If you’re feeling Sinister (again)
Meet Si-nister, Al-nister, Kier-inister
Links
Byyyyeeee!!!
New year, new marvel event I’m writing. This better not become a habit.
Luckily, this is a different sort of beast. For a start, I’m not alone on this. It’s Si, Al and myself taking over the Marvel Universe via the medium of Sinister being an absolute shithead. It’s done in one of classic modes of X-men crossovers – an Alpha issue to set the scene and an Omega to bring it all home, with the plot passing between the three books involved along the way. In practise, we haven’t quite done that – we’ve made it much more modular. While you’re gong to get much more if you read everything – and they’ll certainly be collected together - we’ve all tried to write our arcs as self-contained as possible, each doing one episode across the three time-zones the story takes place. More aesthetic coherence and style is brought into this by each time period having their own artist – Paco Medina in +10, Andrea Di Vito in +100 and Alessandro Vitti in +1000.

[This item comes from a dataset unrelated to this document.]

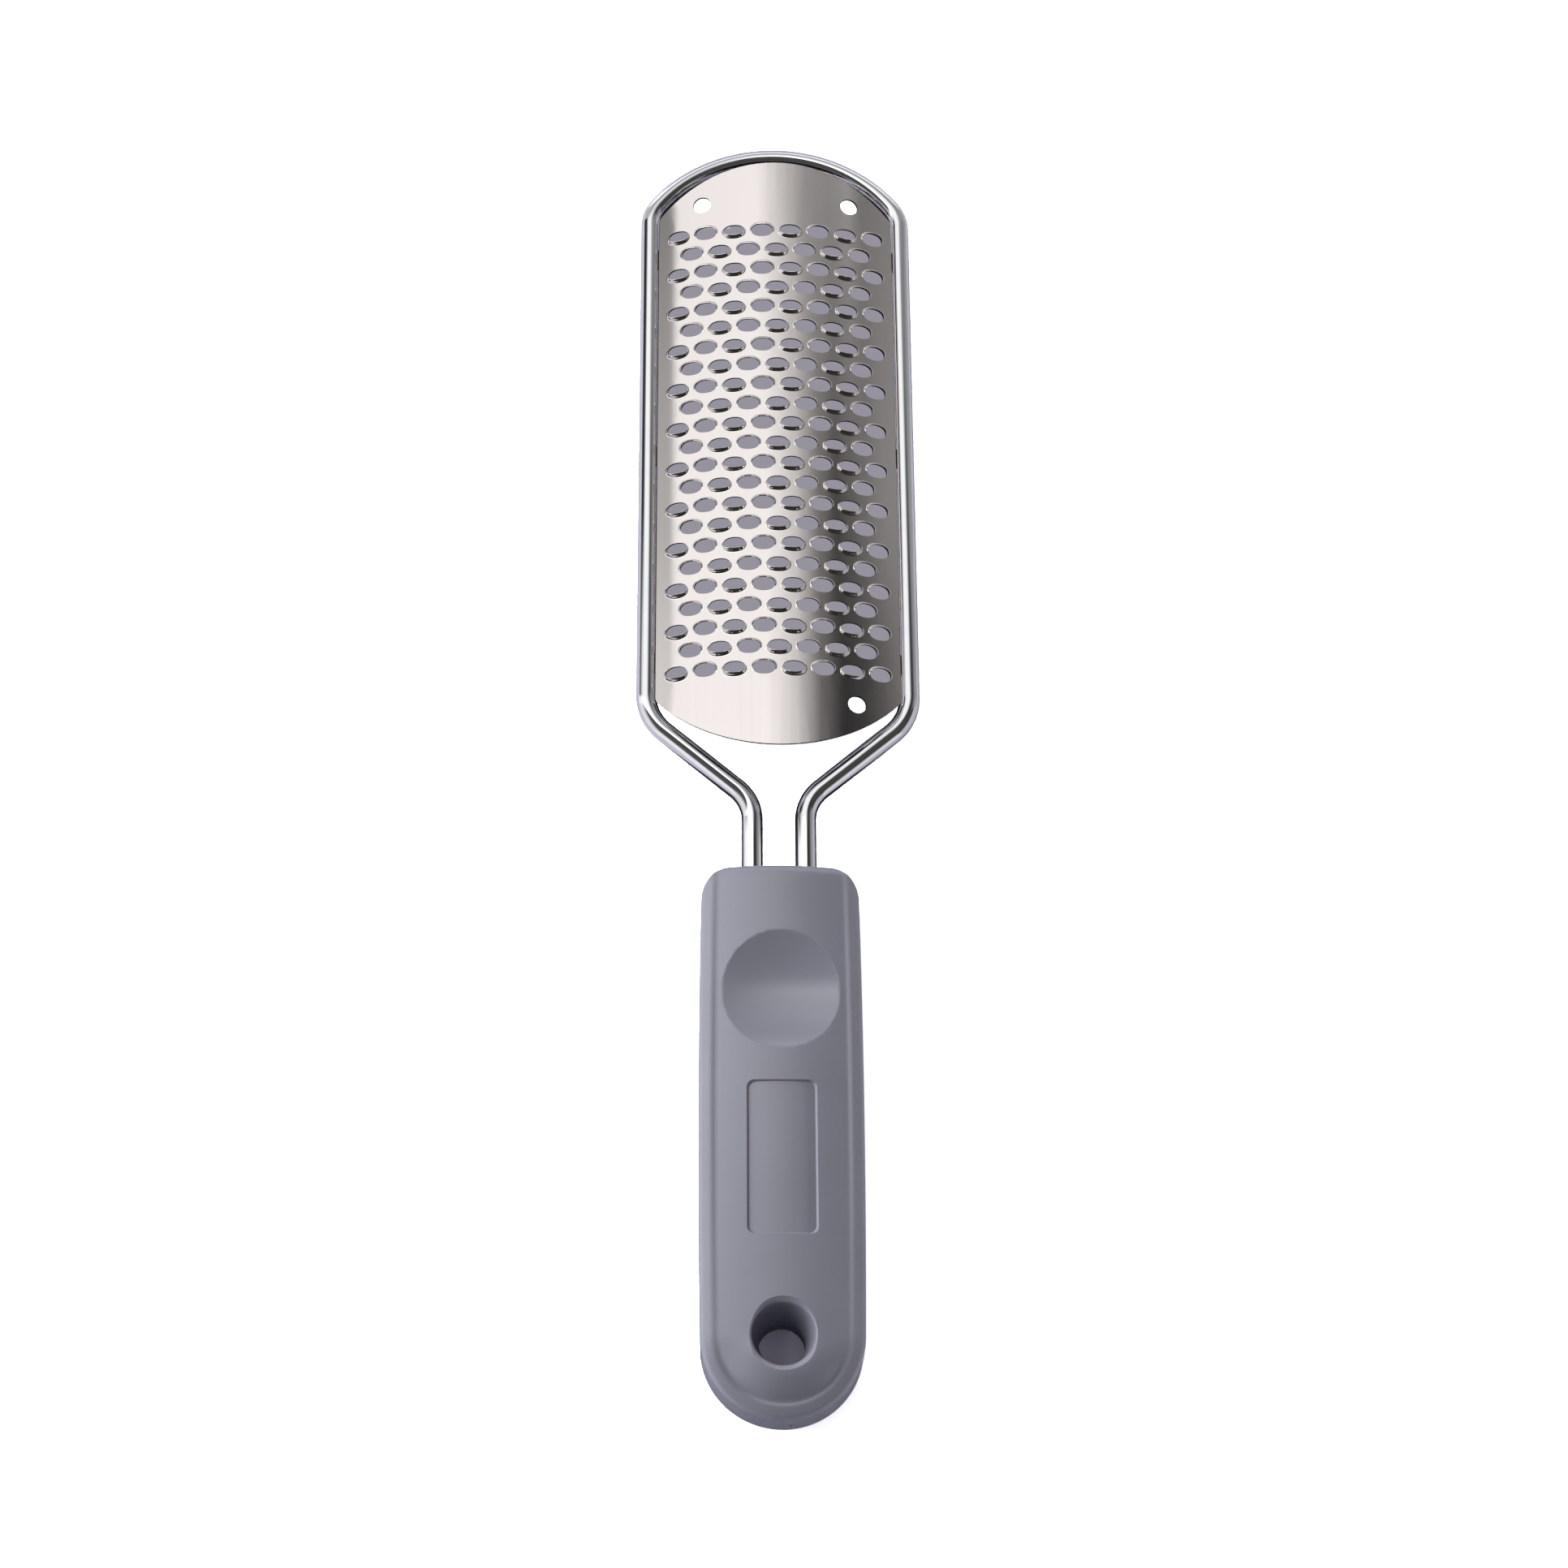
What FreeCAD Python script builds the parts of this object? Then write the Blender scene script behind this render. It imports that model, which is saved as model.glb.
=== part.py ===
import FreeCAD, Part
import math
import os

# Foot file: a bent round wire carries an arched rasp plate and runs into a soft moulded handle.
# +Y points from the handle to the tip, +X to the right, +Z out of the rasping face.
# Millimetres. The origin is under the middle of the whole tool, on the surface it lies on.

# Wire loop, all along the centre line unless it says over
wire_diameter = 4.0
loop_width = 54.0               # over the wire
leg_spacing = 10.0
tip_rise = 16.5                 # from the end of the sides to the tip
tip_corner_radius = 8.0
side_length = 110.2             # from the shoulder corner to the tip corner bend
shoulder_rise = 17.2            # from the leg corner to the shoulder corner
shoulder_radius = 10.0
leg_bend_radius = 8.5
neck_length = 15.2              # from the face of the handle to the leg corner
leg_end_chamfer = 0.4

# Rasp plate
sheet_thickness = 0.5
plate_overlap = 0.5             # how far its edge lies over the wire
plate_from_shoulder = 2.6       # from the shoulder corner to the start of the straight edges
plate_end_rise = 11.0           # how far each rounded end stands past the straight edges
plate_corner_radius = 2.0
arch_height = 4.8
tip_gap = 3.2                   # from the wire at the tip to the end of the plate
seat_gap = 0.05                 # between the plate's edge and the wire it is tacked to

# Teeth: punched openings, each with one long side pressed up into a cutting lip
tooth_opening_width = 4.5
tooth_opening_length = 2.7
tooth_bridge_across = 1.15      # sheet left between the openings of one row
tooth_bridge_along = 1.74       # sheet left between one row and the next
tooth_flat_share = 0.5          # straight part of an opening's long side, of its width
lip_height = 0.85
lip_foot = 0.45                 # how thick the lip is at the sheet, before it thins to its edge
lip_lean = 0.25                 # how far the lip closes over the opening
lip_root = 0.1                  # how deep the lip starts inside the sheet
side_margin = 3.4               # no tooth's middle comes nearer to a long edge
end_margin = 5.0                # no row comes nearer to the end of the straight edges

# Round holes near the plate's corners: two at the tip, one at the right of the handle end
corner_hole_diameter = 3.6
corner_hole_inset = 9.0         # from the long edge, along the arch
corner_hole_past_side = 1.8     # past the end of the straight edges

# Weld beads in the corner between the plate's edges and the wire
bead_width = 1.6                # along the underside of the plate, from its edge
bead_wrap = 40.0                # degrees that a bead reaches down round the wire
bead_length = 4.0
bead_place_shares = (-0.42, 0.0, 0.42)      # of the plate's straight edge, from its middle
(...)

But that all that kicks off next week, with Al and Paco doing Storm and the Brotherhood. This time it’s Lucas, myself and a murder’s row of guests murdering everyone, with 40 pages to show exactly how bad Krakoa can go, and how quickly. We start right where Immortal X-men left off, and then give 10 years of history… and also reveal a whole lot of what Sinister has been up to, and where he plans to go next.
I really enjoyed this – I got a chance to write a whole bunch of characters I’ve never written before (JJ Jameson was always on my list) and, as a writer, I always enjoy showing how a world comes about, piece by piece. 10 years in 40 pages is exactly my sort of thing.
Anyway – this is intermittently grim and blackly comic stuff, and I hope you like it.
If you want a bit more of the vibe, here’s the trailer again.
And here’s a big interview with Jordan and me over at Marvel, trying to talk about Sins of Sinister without giving away too much. For example…
MARVEL.COM: What kind of impact will SINS OF SINISTER leave on the Krakoan age?
JORDAN D. WHITE: I think it all goes back to what Kieron said at the start of this—SINS OF SINISTER is NOT an alternate universe. It’s the next stage of the plan Sinister has been setting up since Krakoa began—for him, it’s the culmination of the Krakoan age.
KIERON GILLEN: I would describe the SINS OF SINISTER as the nightmare future of Krakoa—exactly how bad it could get. When you wake up from a nightmare, you’re sweating and petrified, glad it wasn’t real.
But this nightmare happened. It was real. And that can’t help but change everything.
…and you can read the rest here.
Plus Al just has lobbed up his five favourite sins-related songs, and they’re all bangers.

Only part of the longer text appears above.